Work to do
Please quote every line word for word.
-- Begin --
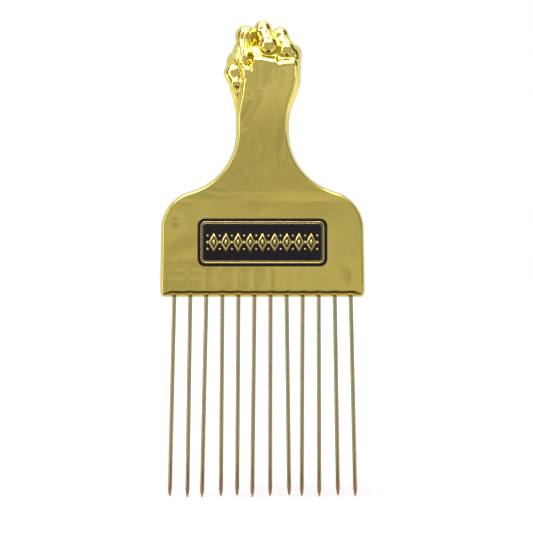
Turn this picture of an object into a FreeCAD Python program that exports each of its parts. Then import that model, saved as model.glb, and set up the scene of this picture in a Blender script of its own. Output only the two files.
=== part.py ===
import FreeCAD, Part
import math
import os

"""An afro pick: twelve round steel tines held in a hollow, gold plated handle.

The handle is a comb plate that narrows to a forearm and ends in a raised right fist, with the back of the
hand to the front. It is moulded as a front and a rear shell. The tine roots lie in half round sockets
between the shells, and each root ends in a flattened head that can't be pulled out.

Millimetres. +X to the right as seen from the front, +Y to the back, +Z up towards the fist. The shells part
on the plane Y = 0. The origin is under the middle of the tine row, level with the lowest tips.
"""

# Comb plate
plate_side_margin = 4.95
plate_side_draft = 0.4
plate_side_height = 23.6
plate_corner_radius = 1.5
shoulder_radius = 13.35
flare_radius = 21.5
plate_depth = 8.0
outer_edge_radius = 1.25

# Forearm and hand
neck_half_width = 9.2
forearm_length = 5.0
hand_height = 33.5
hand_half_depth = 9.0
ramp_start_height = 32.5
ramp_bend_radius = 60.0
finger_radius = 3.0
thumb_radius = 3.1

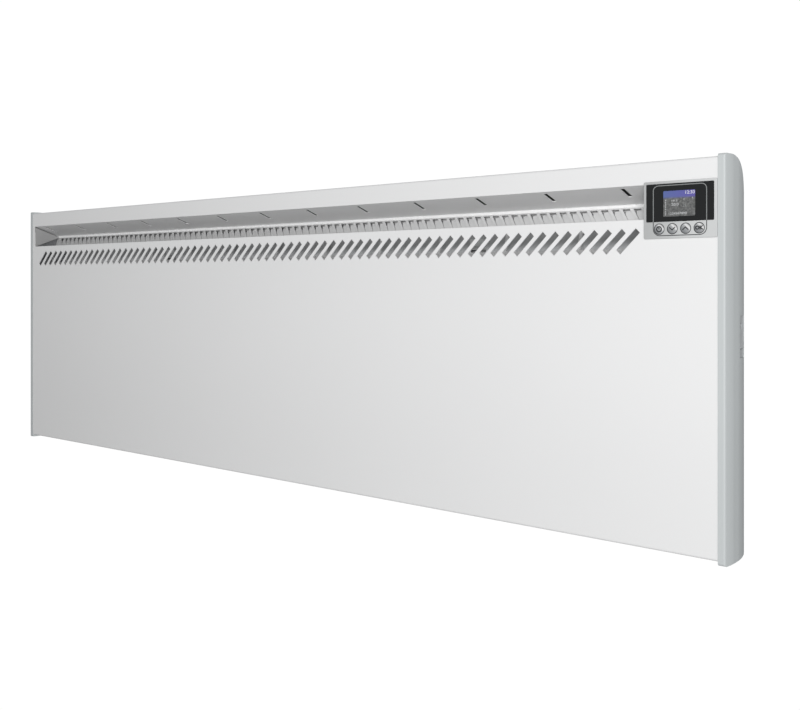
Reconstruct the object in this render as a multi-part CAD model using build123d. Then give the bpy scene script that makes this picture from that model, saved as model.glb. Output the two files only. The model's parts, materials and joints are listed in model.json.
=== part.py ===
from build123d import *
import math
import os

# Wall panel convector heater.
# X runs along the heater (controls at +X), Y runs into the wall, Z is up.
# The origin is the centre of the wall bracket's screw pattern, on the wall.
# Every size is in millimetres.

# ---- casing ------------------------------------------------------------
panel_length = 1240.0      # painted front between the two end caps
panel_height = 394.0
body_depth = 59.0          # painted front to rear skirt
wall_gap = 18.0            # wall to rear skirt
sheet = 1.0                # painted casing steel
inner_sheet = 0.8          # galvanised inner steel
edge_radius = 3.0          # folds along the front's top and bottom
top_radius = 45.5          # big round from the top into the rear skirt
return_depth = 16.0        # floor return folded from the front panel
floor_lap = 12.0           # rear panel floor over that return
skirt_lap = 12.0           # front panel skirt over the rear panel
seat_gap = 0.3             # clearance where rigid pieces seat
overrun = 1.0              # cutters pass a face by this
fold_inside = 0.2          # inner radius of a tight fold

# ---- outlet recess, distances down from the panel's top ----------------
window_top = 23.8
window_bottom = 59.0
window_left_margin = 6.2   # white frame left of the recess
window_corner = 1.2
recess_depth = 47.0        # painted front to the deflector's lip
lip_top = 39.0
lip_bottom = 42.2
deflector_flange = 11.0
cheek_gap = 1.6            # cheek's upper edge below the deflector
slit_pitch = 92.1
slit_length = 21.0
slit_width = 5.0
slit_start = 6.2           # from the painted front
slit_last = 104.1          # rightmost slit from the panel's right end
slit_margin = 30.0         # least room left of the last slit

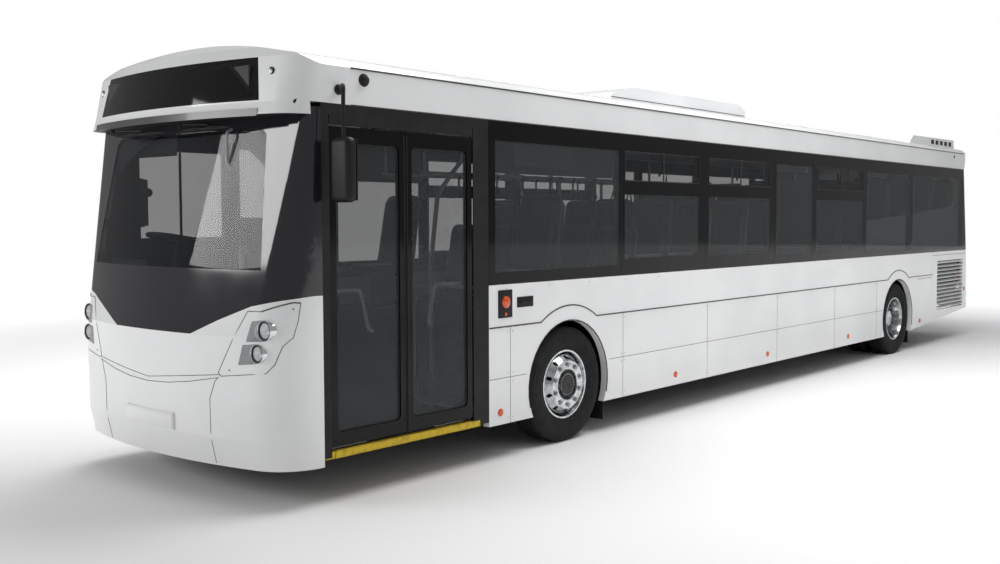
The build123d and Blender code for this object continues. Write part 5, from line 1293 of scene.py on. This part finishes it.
-- End --
Task result
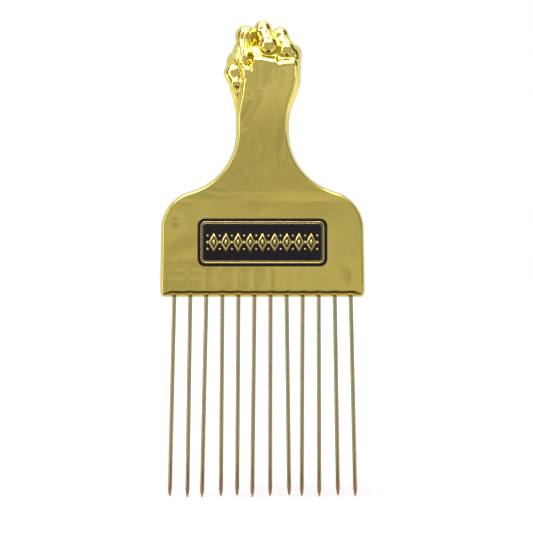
Turn this picture of an object into a FreeCAD Python program that exports each of its parts. Then import that model, saved as model.glb, and set up the scene of this picture in a Blender script of its own. Output only the two files.
=== part.py ===
import FreeCAD, Part
import math
import os

"""An afro pick: twelve round steel tines held in a hollow, gold plated handle.

The handle is a comb plate that narrows to a forearm and ends in a raised right fist, with the back of the
hand to the front. It is moulded as a front and a rear shell. The tine roots lie in half round sockets
between the shells, and each root ends in a flattened head that can't be pulled out.

Millimetres. +X to the right as seen from the front, +Y to the back, +Z up towards the fist. The shells part
on the plane Y = 0. The origin is under the middle of the tine row, level with the lowest tips.
"""

# Comb plate
plate_side_margin = 4.95
plate_side_draft = 0.4
plate_side_height = 23.6
plate_corner_radius = 1.5
shoulder_radius = 13.35
flare_radius = 21.5
plate_depth = 8.0
outer_edge_radius = 1.25

# Forearm and hand
neck_half_width = 9.2
forearm_length = 5.0
hand_height = 33.5
hand_half_depth = 9.0
ramp_start_height = 32.5
ramp_bend_radius = 60.0
finger_radius = 3.0
thumb_radius = 3.1

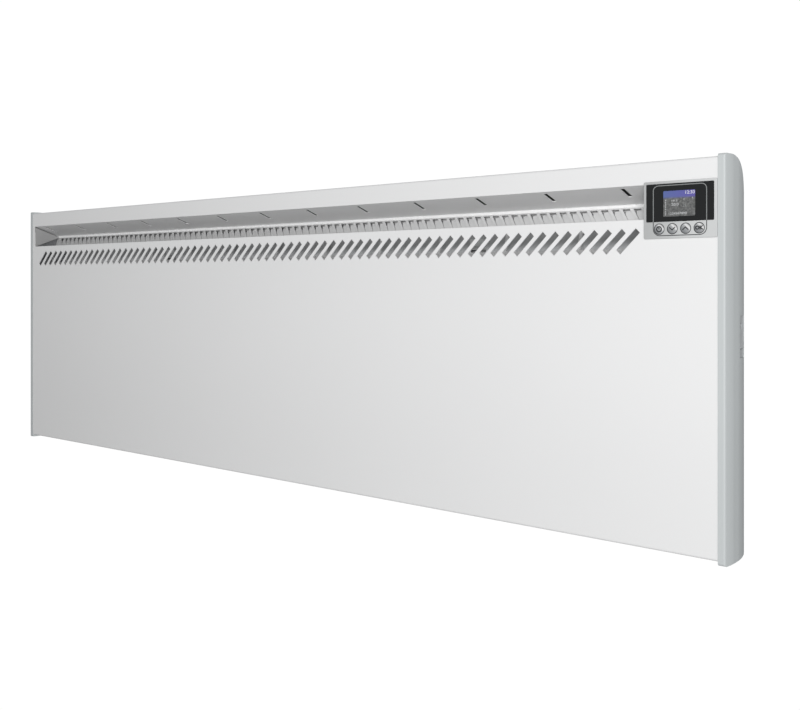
Reconstruct the object in this render as a multi-part CAD model using build123d. Then give the bpy scene script that makes this picture from that model, saved as model.glb. Output the two files only. The model's parts, materials and joints are listed in model.json.
=== part.py ===
from build123d import *
import math
import os

# Wall panel convector heater.
# X runs along the heater (controls at +X), Y runs into the wall, Z is up.
# The origin is the centre of the wall bracket's screw pattern, on the wall.
# Every size is in millimetres.

# ---- casing ------------------------------------------------------------
panel_length = 1240.0      # painted front between the two end caps
panel_height = 394.0
body_depth = 59.0          # painted front to rear skirt
wall_gap = 18.0            # wall to rear skirt
sheet = 1.0                # painted casing steel
inner_sheet = 0.8          # galvanised inner steel
edge_radius = 3.0          # folds along the front's top and bottom
top_radius = 45.5          # big round from the top into the rear skirt
return_depth = 16.0        # floor return folded from the front panel
floor_lap = 12.0           # rear panel floor over that return
skirt_lap = 12.0           # front panel skirt over the rear panel
seat_gap = 0.3             # clearance where rigid pieces seat
overrun = 1.0              # cutters pass a face by this
fold_inside = 0.2          # inner radius of a tight fold

# ---- outlet recess, distances down from the panel's top ----------------
window_top = 23.8
window_bottom = 59.0
window_left_margin = 6.2   # white frame left of the recess
window_corner = 1.2
recess_depth = 47.0        # painted front to the deflector's lip
lip_top = 39.0
lip_bottom = 42.2
deflector_flange = 11.0
cheek_gap = 1.6            # cheek's upper edge below the deflector
slit_pitch = 92.1
slit_length = 21.0
slit_width = 5.0
slit_start = 6.2           # from the painted front
slit_last = 104.1          # rightmost slit from the panel's right end
slit_margin = 30.0         # least room left of the last slit

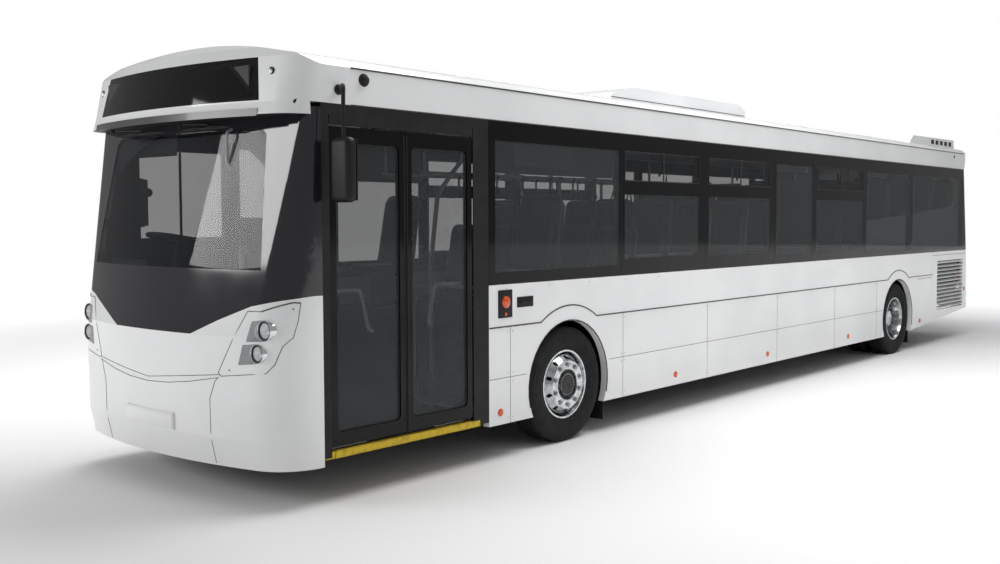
The build123d and Blender code for this object continues. Write part 5, from line 1293 of scene.py on. This part finishes it.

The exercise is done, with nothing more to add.